:: The request ::
In the entries that follow, the first line to write out is the one containing "The FreeCAD and", and the last is the one containing "self.tree.nodes.clear()". Reproduce that stretch exactly, with nothing before or after it.

+ + + +

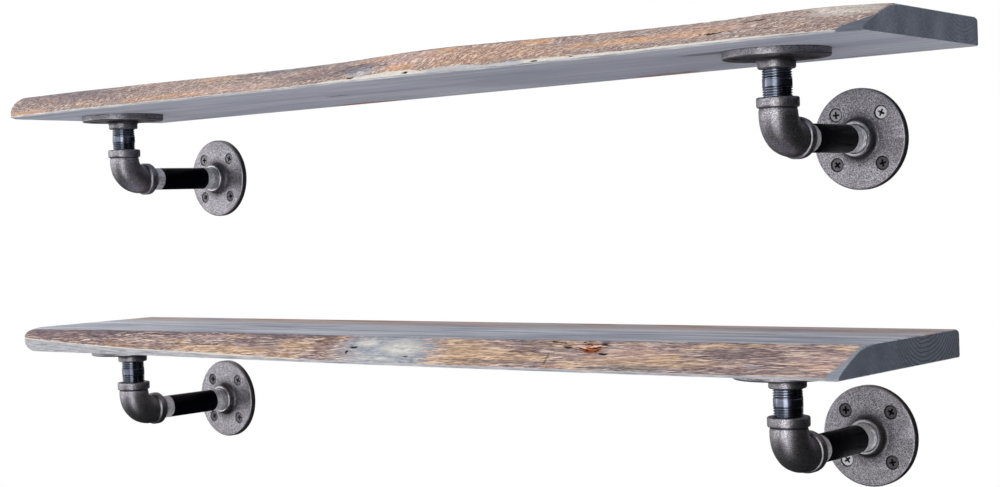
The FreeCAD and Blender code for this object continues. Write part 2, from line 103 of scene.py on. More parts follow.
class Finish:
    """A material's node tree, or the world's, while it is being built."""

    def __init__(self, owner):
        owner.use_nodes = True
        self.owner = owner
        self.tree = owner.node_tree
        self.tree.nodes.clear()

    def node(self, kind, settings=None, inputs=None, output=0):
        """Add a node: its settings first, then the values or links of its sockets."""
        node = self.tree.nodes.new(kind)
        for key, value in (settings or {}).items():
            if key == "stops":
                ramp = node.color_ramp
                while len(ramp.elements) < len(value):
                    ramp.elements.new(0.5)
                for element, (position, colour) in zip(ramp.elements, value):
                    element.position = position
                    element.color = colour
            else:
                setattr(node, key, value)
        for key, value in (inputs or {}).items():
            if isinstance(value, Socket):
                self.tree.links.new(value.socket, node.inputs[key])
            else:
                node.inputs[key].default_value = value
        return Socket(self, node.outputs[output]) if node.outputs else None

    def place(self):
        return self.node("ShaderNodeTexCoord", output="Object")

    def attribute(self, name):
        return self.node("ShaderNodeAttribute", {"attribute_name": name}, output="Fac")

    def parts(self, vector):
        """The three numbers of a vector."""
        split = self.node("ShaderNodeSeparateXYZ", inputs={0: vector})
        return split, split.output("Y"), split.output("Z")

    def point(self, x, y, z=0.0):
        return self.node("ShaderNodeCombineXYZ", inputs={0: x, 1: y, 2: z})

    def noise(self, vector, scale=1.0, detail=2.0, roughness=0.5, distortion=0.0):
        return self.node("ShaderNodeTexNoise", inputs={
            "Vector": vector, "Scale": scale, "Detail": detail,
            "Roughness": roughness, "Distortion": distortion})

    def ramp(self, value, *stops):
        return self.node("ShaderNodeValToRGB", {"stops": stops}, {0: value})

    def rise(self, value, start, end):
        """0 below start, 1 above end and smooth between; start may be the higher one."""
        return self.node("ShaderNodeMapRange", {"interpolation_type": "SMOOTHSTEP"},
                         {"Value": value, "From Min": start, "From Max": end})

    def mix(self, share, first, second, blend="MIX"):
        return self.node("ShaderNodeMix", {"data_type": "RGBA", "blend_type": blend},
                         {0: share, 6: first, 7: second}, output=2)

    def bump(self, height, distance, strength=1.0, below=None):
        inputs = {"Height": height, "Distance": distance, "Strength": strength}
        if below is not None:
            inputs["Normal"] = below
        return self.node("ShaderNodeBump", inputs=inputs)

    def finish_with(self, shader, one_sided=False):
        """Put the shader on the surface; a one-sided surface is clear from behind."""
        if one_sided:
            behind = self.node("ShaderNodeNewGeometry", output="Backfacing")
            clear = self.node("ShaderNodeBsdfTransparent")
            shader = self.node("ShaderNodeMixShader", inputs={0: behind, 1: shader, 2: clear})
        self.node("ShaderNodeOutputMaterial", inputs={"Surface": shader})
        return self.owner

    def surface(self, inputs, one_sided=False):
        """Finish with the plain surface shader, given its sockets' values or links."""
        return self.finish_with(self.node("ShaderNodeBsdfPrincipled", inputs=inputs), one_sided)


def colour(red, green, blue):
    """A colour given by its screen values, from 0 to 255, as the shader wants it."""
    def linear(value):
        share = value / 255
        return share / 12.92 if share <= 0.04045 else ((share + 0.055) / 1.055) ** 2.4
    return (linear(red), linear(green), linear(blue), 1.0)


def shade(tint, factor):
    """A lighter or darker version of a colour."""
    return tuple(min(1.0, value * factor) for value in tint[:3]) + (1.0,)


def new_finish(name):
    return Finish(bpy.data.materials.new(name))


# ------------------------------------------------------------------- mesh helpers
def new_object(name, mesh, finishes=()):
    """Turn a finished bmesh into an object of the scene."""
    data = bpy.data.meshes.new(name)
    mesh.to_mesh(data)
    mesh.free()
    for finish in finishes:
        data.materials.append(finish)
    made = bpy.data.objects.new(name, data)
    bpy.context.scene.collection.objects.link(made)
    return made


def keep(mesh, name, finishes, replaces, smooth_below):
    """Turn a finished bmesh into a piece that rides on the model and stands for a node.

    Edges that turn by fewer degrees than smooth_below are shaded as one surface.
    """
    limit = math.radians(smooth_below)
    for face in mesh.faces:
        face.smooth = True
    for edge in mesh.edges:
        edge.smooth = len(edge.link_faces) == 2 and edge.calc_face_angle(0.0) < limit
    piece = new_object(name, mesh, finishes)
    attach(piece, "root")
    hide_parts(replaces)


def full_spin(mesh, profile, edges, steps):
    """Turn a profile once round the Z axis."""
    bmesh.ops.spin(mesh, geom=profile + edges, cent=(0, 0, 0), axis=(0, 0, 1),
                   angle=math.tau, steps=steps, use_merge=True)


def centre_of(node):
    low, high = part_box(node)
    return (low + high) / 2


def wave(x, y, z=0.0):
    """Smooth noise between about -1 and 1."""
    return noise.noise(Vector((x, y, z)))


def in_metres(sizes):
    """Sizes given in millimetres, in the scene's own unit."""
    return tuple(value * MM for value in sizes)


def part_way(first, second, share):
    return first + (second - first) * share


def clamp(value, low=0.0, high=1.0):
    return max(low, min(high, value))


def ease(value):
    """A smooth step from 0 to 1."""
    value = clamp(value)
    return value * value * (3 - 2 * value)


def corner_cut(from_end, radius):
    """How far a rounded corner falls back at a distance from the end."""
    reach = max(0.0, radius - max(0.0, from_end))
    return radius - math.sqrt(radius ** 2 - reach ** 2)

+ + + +

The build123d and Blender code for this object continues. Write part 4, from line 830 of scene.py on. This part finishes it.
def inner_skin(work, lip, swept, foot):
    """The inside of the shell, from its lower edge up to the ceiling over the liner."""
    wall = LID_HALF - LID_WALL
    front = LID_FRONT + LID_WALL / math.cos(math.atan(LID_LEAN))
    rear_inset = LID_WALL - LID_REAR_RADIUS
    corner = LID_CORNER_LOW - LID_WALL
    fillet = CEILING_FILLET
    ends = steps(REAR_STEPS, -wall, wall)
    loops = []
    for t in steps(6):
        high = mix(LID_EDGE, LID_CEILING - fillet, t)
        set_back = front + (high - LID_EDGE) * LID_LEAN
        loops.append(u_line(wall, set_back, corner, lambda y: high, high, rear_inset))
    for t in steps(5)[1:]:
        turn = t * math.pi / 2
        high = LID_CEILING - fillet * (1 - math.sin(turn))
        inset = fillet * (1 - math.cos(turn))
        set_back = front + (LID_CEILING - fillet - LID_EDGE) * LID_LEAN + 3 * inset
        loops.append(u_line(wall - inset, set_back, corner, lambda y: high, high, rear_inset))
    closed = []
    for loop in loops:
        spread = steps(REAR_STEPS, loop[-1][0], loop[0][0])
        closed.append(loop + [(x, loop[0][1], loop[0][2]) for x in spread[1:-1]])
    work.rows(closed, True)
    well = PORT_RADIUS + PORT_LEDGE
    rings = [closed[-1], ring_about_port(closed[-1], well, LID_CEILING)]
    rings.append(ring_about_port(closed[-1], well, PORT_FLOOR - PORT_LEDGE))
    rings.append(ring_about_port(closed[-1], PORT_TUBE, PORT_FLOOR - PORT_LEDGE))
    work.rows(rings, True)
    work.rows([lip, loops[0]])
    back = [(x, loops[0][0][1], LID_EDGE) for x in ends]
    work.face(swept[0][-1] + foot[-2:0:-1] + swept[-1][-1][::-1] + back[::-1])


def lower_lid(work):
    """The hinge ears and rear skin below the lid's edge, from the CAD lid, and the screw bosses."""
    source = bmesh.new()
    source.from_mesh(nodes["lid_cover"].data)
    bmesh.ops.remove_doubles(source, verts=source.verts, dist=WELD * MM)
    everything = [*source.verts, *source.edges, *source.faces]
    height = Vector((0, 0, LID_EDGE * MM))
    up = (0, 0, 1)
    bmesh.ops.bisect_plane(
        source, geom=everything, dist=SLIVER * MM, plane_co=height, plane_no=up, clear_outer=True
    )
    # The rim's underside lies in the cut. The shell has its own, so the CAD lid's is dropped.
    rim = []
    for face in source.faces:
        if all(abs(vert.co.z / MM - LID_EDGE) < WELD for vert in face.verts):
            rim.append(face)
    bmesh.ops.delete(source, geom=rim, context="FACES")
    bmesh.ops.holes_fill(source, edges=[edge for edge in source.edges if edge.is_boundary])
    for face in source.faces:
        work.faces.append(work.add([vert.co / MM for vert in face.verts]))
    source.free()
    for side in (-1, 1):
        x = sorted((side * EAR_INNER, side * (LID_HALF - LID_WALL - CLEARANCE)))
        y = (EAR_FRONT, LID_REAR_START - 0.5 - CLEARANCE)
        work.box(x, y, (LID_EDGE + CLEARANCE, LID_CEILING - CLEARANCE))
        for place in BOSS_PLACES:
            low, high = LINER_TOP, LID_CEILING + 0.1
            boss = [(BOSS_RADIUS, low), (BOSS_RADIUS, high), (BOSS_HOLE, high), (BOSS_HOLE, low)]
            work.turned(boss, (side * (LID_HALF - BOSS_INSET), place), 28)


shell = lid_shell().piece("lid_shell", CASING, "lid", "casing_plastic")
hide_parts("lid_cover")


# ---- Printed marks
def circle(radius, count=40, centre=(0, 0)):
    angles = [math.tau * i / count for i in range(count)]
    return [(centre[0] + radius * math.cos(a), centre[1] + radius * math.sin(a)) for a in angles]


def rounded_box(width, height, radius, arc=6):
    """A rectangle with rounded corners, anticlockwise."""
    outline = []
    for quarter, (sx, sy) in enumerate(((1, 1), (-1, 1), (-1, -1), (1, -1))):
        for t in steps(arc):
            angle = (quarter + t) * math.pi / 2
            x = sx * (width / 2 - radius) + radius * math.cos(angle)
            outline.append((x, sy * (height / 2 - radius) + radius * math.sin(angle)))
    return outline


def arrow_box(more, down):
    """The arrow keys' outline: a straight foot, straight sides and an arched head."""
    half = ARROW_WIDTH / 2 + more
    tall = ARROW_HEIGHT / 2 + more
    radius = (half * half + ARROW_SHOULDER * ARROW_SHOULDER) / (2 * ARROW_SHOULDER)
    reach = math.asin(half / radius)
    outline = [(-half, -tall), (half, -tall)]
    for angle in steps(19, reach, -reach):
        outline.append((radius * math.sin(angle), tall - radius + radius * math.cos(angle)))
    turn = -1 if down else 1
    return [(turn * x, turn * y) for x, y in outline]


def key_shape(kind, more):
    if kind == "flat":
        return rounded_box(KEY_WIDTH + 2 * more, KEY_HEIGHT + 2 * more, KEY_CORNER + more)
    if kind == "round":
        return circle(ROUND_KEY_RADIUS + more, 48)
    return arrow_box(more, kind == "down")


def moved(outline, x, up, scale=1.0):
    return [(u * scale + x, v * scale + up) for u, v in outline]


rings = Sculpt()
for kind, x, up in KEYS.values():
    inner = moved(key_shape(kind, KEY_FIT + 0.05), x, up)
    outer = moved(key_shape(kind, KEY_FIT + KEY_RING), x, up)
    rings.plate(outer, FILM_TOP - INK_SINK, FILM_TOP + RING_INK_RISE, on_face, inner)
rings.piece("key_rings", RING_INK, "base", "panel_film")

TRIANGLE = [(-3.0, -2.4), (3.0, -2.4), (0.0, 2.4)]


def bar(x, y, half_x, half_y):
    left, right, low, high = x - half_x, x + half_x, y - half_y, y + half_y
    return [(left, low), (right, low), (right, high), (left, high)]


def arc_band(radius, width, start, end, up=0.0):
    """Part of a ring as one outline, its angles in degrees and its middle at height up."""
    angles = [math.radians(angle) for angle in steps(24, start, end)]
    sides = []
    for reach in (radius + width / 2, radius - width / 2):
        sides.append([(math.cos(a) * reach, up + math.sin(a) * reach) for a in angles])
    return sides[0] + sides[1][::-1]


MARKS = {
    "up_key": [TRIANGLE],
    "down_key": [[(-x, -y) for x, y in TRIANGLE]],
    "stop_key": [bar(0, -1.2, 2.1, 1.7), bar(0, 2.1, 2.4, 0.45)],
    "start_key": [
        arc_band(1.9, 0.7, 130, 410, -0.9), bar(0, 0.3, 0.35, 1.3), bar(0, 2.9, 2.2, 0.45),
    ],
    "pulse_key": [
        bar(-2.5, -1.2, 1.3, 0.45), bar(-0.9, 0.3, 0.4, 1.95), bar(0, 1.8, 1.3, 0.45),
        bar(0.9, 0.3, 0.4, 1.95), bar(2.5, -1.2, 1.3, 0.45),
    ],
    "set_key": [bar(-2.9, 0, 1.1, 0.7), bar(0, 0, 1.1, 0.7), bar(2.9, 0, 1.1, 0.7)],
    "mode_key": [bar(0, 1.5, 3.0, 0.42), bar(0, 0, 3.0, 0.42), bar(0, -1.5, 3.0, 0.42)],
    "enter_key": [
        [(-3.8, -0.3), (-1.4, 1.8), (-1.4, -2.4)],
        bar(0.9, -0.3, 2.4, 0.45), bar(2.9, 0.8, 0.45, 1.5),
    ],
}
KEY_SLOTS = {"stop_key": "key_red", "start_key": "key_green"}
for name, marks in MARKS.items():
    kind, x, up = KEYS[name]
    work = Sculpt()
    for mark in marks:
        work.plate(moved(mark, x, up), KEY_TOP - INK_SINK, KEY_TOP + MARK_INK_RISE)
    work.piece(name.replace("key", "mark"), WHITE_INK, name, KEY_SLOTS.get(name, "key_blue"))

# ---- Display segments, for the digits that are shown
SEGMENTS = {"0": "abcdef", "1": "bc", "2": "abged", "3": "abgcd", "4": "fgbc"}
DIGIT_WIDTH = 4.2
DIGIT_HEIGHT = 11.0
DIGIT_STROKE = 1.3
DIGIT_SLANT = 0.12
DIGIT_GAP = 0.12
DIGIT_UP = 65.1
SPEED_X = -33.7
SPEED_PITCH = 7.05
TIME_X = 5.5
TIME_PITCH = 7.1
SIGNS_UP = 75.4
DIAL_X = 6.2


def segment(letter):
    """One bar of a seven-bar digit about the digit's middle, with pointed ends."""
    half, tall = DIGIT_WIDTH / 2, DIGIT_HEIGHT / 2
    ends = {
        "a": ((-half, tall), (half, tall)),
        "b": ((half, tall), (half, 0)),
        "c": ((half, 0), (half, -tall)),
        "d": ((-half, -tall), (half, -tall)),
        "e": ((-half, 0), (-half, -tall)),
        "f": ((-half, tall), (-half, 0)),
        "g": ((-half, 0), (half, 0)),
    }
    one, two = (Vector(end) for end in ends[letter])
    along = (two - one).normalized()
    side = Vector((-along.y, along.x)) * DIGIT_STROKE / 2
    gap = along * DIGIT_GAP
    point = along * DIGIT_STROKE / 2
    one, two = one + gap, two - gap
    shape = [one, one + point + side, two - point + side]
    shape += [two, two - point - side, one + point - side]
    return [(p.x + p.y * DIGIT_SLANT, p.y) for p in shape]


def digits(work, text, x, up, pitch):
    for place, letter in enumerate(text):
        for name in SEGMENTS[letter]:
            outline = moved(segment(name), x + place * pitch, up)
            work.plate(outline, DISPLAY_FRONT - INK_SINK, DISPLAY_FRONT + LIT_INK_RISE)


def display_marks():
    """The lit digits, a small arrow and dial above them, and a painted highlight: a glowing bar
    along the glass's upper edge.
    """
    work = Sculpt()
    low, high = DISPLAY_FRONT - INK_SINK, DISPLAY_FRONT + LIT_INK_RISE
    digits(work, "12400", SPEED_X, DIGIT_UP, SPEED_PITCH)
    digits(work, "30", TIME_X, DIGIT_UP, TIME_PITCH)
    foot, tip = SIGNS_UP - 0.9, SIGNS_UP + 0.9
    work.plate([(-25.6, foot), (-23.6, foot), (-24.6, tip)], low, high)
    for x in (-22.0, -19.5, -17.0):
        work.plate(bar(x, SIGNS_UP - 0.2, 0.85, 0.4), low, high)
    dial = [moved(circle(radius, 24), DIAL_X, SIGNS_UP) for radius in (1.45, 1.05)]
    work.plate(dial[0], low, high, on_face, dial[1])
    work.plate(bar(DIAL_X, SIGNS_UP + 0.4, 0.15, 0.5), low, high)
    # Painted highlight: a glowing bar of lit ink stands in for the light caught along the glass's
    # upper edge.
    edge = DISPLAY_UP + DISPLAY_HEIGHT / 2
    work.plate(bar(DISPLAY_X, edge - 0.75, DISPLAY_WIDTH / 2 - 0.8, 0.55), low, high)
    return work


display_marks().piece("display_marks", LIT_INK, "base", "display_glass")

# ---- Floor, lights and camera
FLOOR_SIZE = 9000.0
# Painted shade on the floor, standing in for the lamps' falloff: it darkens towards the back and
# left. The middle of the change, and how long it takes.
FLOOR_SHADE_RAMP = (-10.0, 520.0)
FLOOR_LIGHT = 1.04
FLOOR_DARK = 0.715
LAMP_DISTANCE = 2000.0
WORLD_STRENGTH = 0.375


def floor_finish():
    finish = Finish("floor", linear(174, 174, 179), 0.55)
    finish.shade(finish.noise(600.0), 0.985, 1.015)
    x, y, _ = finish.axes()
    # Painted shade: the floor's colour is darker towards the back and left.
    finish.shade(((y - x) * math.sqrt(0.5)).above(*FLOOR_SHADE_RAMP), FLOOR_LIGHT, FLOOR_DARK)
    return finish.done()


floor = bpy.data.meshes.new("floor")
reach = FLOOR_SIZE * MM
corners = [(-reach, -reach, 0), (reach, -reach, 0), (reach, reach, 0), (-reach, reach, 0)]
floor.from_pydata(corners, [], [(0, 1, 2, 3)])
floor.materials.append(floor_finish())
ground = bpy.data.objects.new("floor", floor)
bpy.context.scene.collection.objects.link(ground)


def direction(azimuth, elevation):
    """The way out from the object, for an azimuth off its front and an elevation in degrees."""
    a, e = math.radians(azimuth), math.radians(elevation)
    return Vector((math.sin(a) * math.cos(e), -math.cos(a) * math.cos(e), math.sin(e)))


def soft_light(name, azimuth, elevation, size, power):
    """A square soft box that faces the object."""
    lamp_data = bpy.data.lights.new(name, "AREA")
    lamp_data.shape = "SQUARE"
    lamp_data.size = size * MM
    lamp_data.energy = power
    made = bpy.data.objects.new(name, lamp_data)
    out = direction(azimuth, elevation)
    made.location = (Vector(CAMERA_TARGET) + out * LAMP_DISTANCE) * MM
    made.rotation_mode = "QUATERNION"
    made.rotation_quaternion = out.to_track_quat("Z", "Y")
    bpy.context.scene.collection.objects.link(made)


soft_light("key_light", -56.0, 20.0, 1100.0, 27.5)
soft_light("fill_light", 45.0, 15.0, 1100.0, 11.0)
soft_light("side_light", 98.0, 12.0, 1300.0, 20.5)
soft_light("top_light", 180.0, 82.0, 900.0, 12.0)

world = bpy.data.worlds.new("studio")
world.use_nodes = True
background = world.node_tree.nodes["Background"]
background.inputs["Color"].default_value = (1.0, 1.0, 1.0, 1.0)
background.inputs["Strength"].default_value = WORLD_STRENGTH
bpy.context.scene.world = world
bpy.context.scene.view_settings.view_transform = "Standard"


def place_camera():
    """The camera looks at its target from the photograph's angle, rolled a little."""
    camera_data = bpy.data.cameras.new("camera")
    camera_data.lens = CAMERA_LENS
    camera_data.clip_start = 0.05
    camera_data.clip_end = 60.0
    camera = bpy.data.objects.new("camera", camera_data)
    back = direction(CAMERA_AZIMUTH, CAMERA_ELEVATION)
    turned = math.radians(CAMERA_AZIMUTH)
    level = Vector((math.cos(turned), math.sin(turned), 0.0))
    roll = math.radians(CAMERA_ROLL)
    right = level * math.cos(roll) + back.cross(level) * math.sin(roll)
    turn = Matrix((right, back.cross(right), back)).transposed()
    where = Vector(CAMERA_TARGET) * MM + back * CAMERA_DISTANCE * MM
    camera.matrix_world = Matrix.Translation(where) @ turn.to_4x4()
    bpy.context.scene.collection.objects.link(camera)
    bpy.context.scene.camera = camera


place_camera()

+ + + +

:: Answer below ::
The FreeCAD and Blender code for this object continues. Write part 2, from line 103 of scene.py on. More parts follow.
class Finish:
    """A material's node tree, or the world's, while it is being built."""

    def __init__(self, owner):
        owner.use_nodes = True
        self.owner = owner
        self.tree = owner.node_tree
        self.tree.nodes.clear()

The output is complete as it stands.